Personal income tax is a deduction on a worker's income backed by law and remitted to the tax authority of the state where the individual resides or work.
10 African countries with the highest personal income tax
As corporate bodies and individuals bite hard to pay tax amidst concerns over double taxation across Africa, some nations still charge its citizens heavily in personal income tax.
It is usually deducted from gross salary, business or investments. For salary, it is tax after deducting pension or insurance contribution and others depending on the country's policy and legal terms.
What does this mean?
The tax band of each country is important for expatriate or someone travelling to take up a paid job in another country, most especially African nations. This helps an individual to make an informed decision and know whether the pay worth it.

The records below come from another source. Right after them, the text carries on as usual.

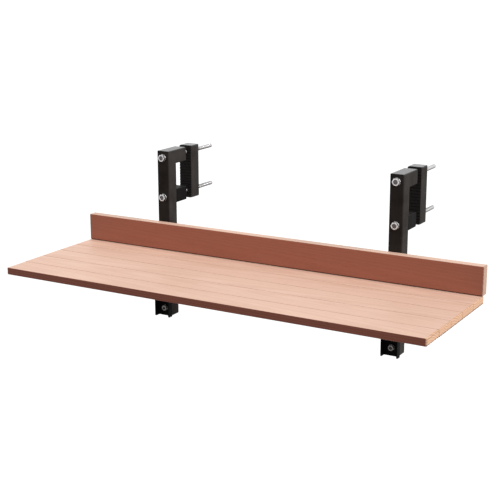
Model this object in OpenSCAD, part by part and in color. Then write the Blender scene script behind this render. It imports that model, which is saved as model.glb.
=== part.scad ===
// Folding balcony table. Two square steel uprights clamp on a railing with two
// long screws each, carry an upstand board and a tabletop that folds down.
// Frame: X runs along the railing, Y towards the railing, Z up. The origin lies
// midway between the clamps, on the back faces of the uprights.

/* [Tabletop] */
// Length of the tabletop along the railing
table_length = 860; // [660:10:1200]
// Width of one tabletop board
board_width = 53; // [46:0.5:60]
// Joint left open between two boards
board_gap = 0.4; // [0.2:0.1:3]
// Thickness of a tabletop board
board_thickness = 14; // [11:0.5:20]
// Rounding of the long edges of a board
board_edge = 1; // [0.5:0.1:2]
// Width of a relief groove in the underside of a board
groove_width = 5; // [3:0.5:7]
// Depth of a relief groove
groove_depth = 1.5; // [0.5:0.25:2.5]
// Distance from the middle of a board to its inner and outer grooves
groove_places = [9, 18.5];
// Depth of the tabletop surface below the middle of the clamp
table_drop = 145; // [120:1:220]
// Distance of the rear board edge in front of the hinge pins
board_set_forward = 4.9; // [3:0.1:10]

/* [Upstand] */
// Height of the upstand board
upstand_height = 54; // [40:1:70]
// Thickness of the upstand board
upstand_thickness = 18; // [14:1:24]
// Rounding of the long edges of the upstand
upstand_edge = 1; // [0.5:0.1:3]
// Gap between the upstand and the tabletop surface
upstand_clearance = 0.5; // [0.4:0.1:3]
// Height of the lower and the upper upstand screw above the upstand's lower edge
upstand_screw_heights = [14.5, 39.5];

/* [Uprights] */
// Distance between the middles of the two uprights
upright_spacing = 508; // [320:4:600]
// Outside width of the square tube
tube_size = 28; // [24:0.5:30]
// Wall of the square tube
tube_wall = 2; // [1.5:0.25:2.25]
// Outside corner radius of the square tube
tube_corner = 2.5; // [2.5:0.25:4]
// Thickness of the flange of a tube plug
plug_flange = 2; // [1.2:0.2:3]
// Depth of the foot plug's stem in the tube
foot_plug_depth = 9; // [5:0.5:10]
// Depth of a jaw cap's stem in the tube
jaw_cap_depth = 3.5; // [2.5:0.25:3.5]
// Wall of a plug's stem
plug_wall = 1.6; // [1.2:0.1:2]
// Clearance between a plug's stem and the tube
plug_clearance = 0.15; // [0.05:0.05:0.4]

/* [Railing clamp] */
// Height of the clamp over both arms
clamp_height = 109; // [100:1:130]
// Reach of the arms behind the uprights
arm_reach = 35; // [25:1:50]
// Thickness of the plate that closes an arm
arm_plate = 2; // [1.5:0.5:4]
// Radius of the weld between arm and upright
weld_radius = 4; // [2:0.5:6]
// Distance from the uprights to the jaw pad as the clamp stands
jaw_gap = 54; // [40:1:60]
// Thickness of the rubber pad
pad_thickness = 3; // [2.5:0.5:6]
// Distance between two grooves of the pad
pad_groove_pitch = 6; // [4:0.5:9]
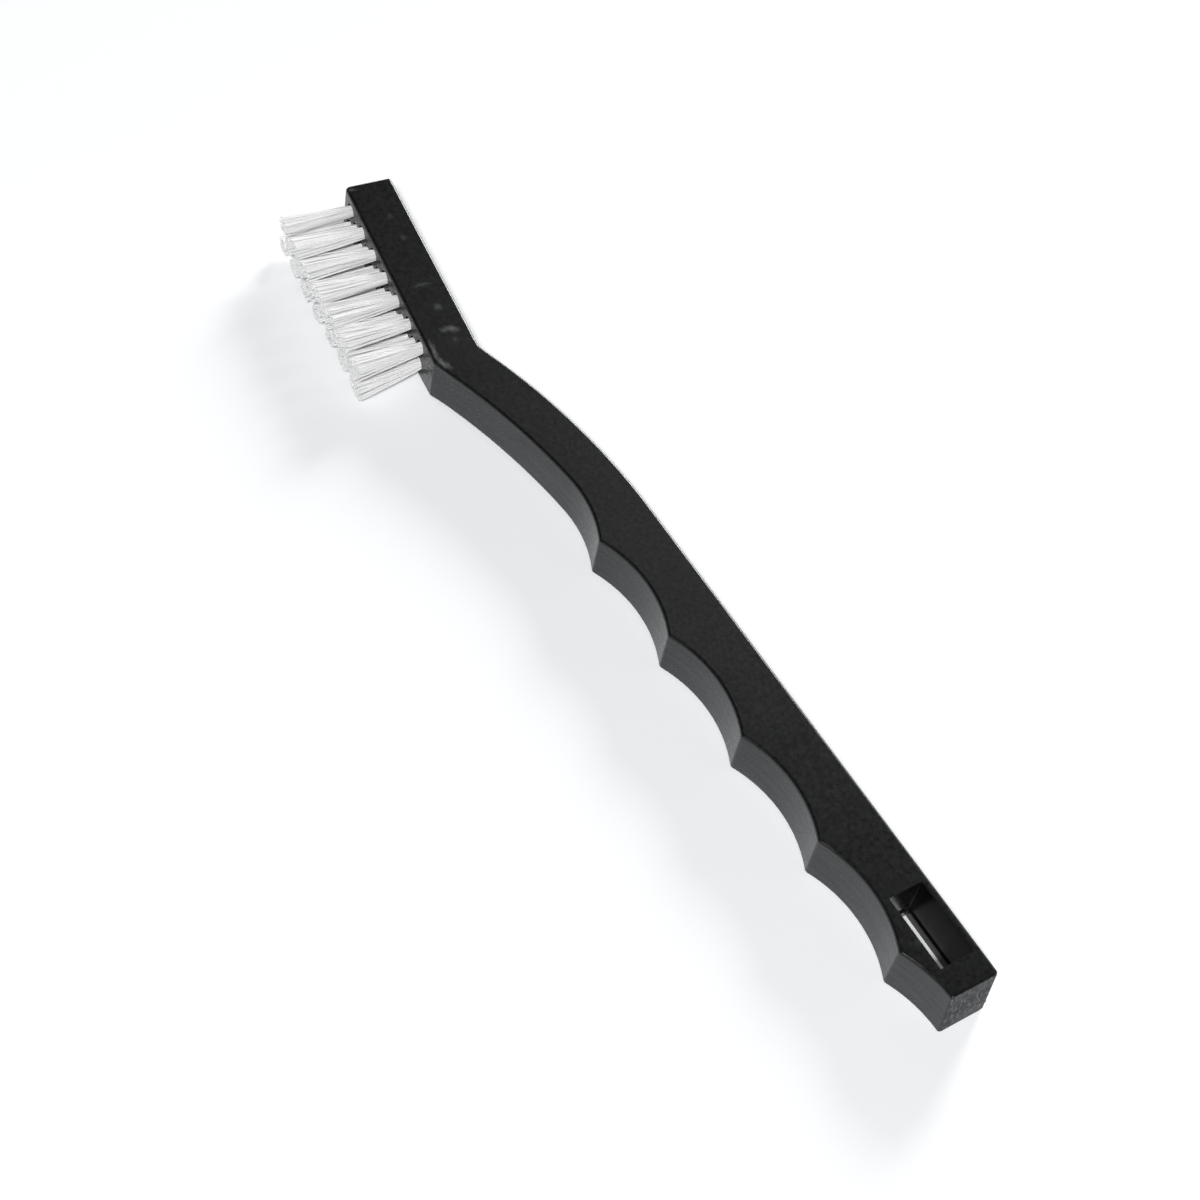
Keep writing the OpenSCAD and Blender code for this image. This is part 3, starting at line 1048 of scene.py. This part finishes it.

Business Insider Sub-Saharan Africa by Pulse looks at 10 African countries with the highest annual personal income tax rates:
- Chad - 60%
An individual with residence in Chad is subject to personal income tax (PIT). The taxable income is made up of work incomes and capital incomes.
- South Africa - 45%
South African residents are taxed on their income and same rates of tax are applicable to both residents and non-residents.
- Morocco - 38%
In Morocco, it is charged on individuals with residence in the country.
- Zambia - 37.50%
The same rate applies to both Zambian and non-Zambian residents.
- Ethiopia - 35%
The East nation country taxed both resident and non-resident on income from the home country.
- Congo - 30%
Congo taxes its residents on their worldwide income and taxes non-residents on their Congolese income.
Gambia - 30%
Like Congo, Gambia also tax income on resident and non-residents on their local income.
- Kenya - 30%
Resident employees are taxed on earned income while Non-resident employees are taxable only on their income earned from within Kenya or derived from Kenya.
- Rwanda - 30%
Rwanda charge same rate of tax to both residents and non-residents. Taxable income comprises the following: employment income, business profits, and investment income.
- Ghana - 25%
Ghana taxes resident individuals on income from any employment, business, or investment, whether or not the source from which the income is derived has ceased.
Nigeria, Egypt, Angola, Seychelles and Libya are among the African countries with the lowest tax rates at 24%, 22%, 17%, 15% and 10% respectively.